Available data =
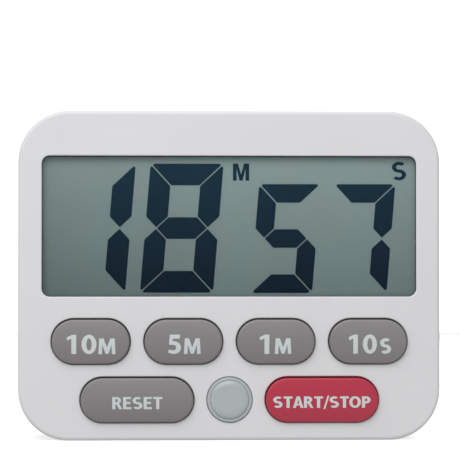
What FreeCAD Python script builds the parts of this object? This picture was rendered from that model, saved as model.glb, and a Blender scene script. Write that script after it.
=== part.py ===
"""Bench timer with large digits: a FreeCAD model, in millimetres.

Frame: X across the face to the right, Z up, and the face looks along -Y.
The origin is under the middle of the case, on the surface it stands on.
A "depth" is measured from the rear face of the case towards the face.
"""
import FreeCAD, Part
import math
import os
import re

import Sketcher
from FreeCAD import Vector

SIZES = [
    # the two halves of the case
    ("case_width", 95.0),
    ("case_height", 74.2),
    ("case_depth", 24.0),
    ("corner_radius", 11.5),
    ("wall", 2.0),
    ("split_depth", 12.5),
    ("front_edge_radius", 0.9),
    ("rear_edge_radius", 1.2),
    ("opening_edge_radius", 0.25),
    ("seam_chamfer", 0.25),
    ("lip_thickness", 0.8),
    ("lip_height", 1.0),
    ("fit_gap", 0.1),
    # the window and the display behind it
    ("window_width", 84.4),
    ("window_height", 31.75),
    ("window_radius", 1.8),
    ("window_centre", 48.17),
    ("window_overlap", 1.2),
    ("window_thickness", 1.0),
    ("glass_margin", 1.0),
    ("glass_thickness", 0.9),
    ("film_thickness", 0.25),
    ("contact_ledge", 2.2),
    ("strip_length", 80.0),
    ("holder_wall", 0.8),
    ("holder_sill", 0.5),
    ("holder_ledge", 1.0),
    # the keys
    ("key_hole_length", 17.95),
    ("long_key_hole_length", 25.8),
    ("key_hole_height", 10.4),
    ("key_gap", 0.25),
    ("key_hang", 0.1),
    ("key_pitch", 20.78),
    ("upper_row", 22.28),
    ("lower_row", 9.18),
    ("key_proud", 1.2),
    ("crown_radius", 30.0),
    ("key_edge_radius", 0.45),
    ("key_flange", 0.6),
    ("flange_thickness", 1.0),
    ("flange_gap", 0.05),
    ("key_travel", 0.9),
    ("key_shell", 1.2),
    ("plunger_room", 0.75),
    ("dome_radius", 4.2),
    ("dome_height", 1.3),
    ("dome_wall", 0.4),
    ("pill_radius", 1.8),
    ("pill_thickness", 0.3),
    ("mat_thickness", 0.8),
    ("mat_width", 83.2),
    ("mat_foot_width", 68.2),
    ("mat_top", 27.8),
    ("mat_step", 14.0),
    ("mat_bottom", 3.8),
    # the lamp in the lower row
    ("lamp_hole_radius", 5.16),
    ("lamp_gap", 0.12),
    ("lamp_proud", 0.45),
    ("lamp_edge_radius", 0.4),
    ("led_radius", 1.5),
    ("led_height", 2.2),
    # the circuit board and what it carries
    ("board_gap", 5.2),
    ("board_thickness", 1.2),
    ("board_margin", 0.1),
    ("board_bottom", 3.6),
    ("board_corner_radius", 9.0),
    ("board_notch_radius", 3.2),
    ("board_screw_across", 37.0),
    ("board_screw_height", 5.6),
    ("board_screw_radius", 0.75),
    ("board_screw_length", 4.2),
    ("board_screw_head_radius", 1.6),
    ("board_screw_head", 1.0),
    ("board_boss_radius", 2.2),
    ("chip_radius", 5.0),
    ("chip_height", 1.2),
    ("chip_across", 9.0),
    ("crystal_radius", 1.0),
    ("crystal_length", 6.0),
    ("crystal_across", -8.0),
    ("small_part_length", 1.6),
    ("small_part_width", 0.8),
    ("small_part_height", 0.6),
    ("small_part_pitch", 4.0),
    # the case screws
    ("screw_radius", 1.0),
    ("screw_length", 13.3),
    ("screw_head_radius", 1.9),
    ("screw_head", 1.3),
    ("screw_seat_depth", 3.7),
    ("screw_clearance", 0.15),
    ("rear_boss_radius", 2.9),
    ("front_boss_radius", 2.4),
    ("upper_boss_radius", 2.8),
    ("lower_screw_across", 40.5),
    ("lower_screw_height", 9.0),
    ("upper_screw_across", 33.0),
    ("upper_screw_drop", 4.7),
    # the battery bay and its door
    ("cell_radius", 5.25),
    ("cell_length", 43.7),
    ("cell_cap_radius", 1.9),
    ("cell_cap_length", 0.8),
    ("cell_pitch", 12.0),
    ("bay_length", 51.0),
    ("bay_bottom", 42.0),
    ("bay_height", 24.0),
    ("bay_wall", 1.2),
    ("bay_clearance", 0.3),
    ("contact_thickness", 0.4),
    ("contact_width", 9.0),
    ("contact_tab_width", 2.0),
    ("spring_turns", 4.0),
    ("spring_radius", 2.6),
    ("spring_wire", 0.3),
    ("door_width", 54.0),
    ("door_bottom", 40.0),
    ("door_plate", 1.4),
    ("door_tongue", 0.8),
    ("door_tongue_reach", 1.0),
    ("door_gap", 0.15),
    ("door_groove_length", 16.0),
    ("door_groove_width", 0.9),
    ("door_groove_pitch", 2.0),
    ("door_groove_depth", 0.45),
    ("door_groove_drop", 11.0),
    ("rail_width", 60.0),
    ("rail_depth", 3.5),
    # the fold-out stand
    ("stand_width", 46.0),
    ("stand_bottom", 8.0),
    ("stand_plate", 2.0),
    ("stand_sink", 0.2),
    ("stand_corner_radius", 3.0),
    ("hinge_height", 34.8),
    ("hinge_depth", 1.5),
    ("hinge_barrel_radius", 1.3),
    ("hinge_pin_radius", 0.9),
    ("hinge_pin_length", 1.6),
    ("hinge_play", 0.05),
    ("stand_gap", 0.3),
    ("stand_recess", 3.0),
    ("stand_floor", 1.2),
    ("stand_rim", 2.7),
    ("finger_notch_radius", 5.0),
    # the magnets
    ("magnet_radius", 6.0),
    ("magnet_thickness", 2.0),
    ("magnet_across", 36.0),
    ("magnet_height", 23.0),
    ("magnet_sink", 0.15),
    ("magnet_cup", 1.25),
    # the buzzer
    ("buzzer_across", -37.5),
    ("buzzer_height", 52.0),
    ("buzzer_radius", 6.5),
    ("buzzer_thickness", 0.3),
    ("ceramic_radius", 4.5),
    ("ceramic_thickness", 0.2),
    ("buzzer_stand_off", 1.6),
    ("buzzer_rim", 0.7),
    ("sound_hole_radius", 0.7),
    ("sound_hole_circle", 3.2),
    ("buzzer_spring_radius", 1.1),
    ("buzzer_spring_turns", 7.0),
    ("buzzer_spring_wire", 0.2),
    # the alarm mode slide
    ("slide_across", 37.0),
    ("slide_height", 52.0),
    ("slide_travel", 4.0),
    ("slide_cap_width", 6.2),
    ("slide_cap_height", 5.2),
    ("slide_cap", 0.8),
    ("slide_recess", 1.0),
    ("slide_gap", 0.2),
    ("slide_stem_width", 2.0),
    ("slide_stem_height", 3.6),
    ("slide_collar_width", 4.4),
    ("slide_collar_height", 6.4),
    ("slide_collar", 0.8),
    ("slide_groove", 0.3),
    ("switch_width", 4.4),
    ("switch_height", 9.0),
    ("switch_depth", 3.6),
    ("lever_size", 1.5),
    ("lever_length", 1.8),
    ("fork_grip", 1.4),
    ("fork_play", 0.05),
]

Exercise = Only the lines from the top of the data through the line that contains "model, in millimetres." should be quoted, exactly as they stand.

Task output =
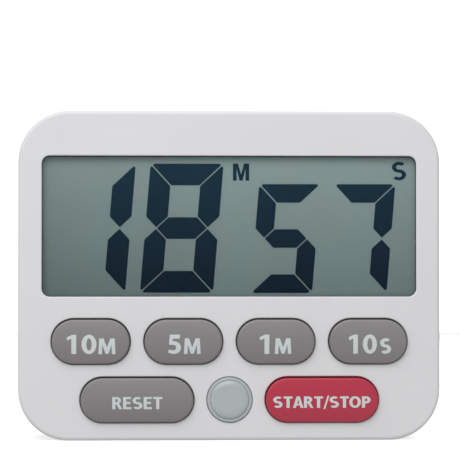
What FreeCAD Python script builds the parts of this object? This picture was rendered from that model, saved as model.glb, and a Blender scene script. Write that script after it.
=== part.py ===
"""Bench timer with large digits: a FreeCAD model, in millimetres.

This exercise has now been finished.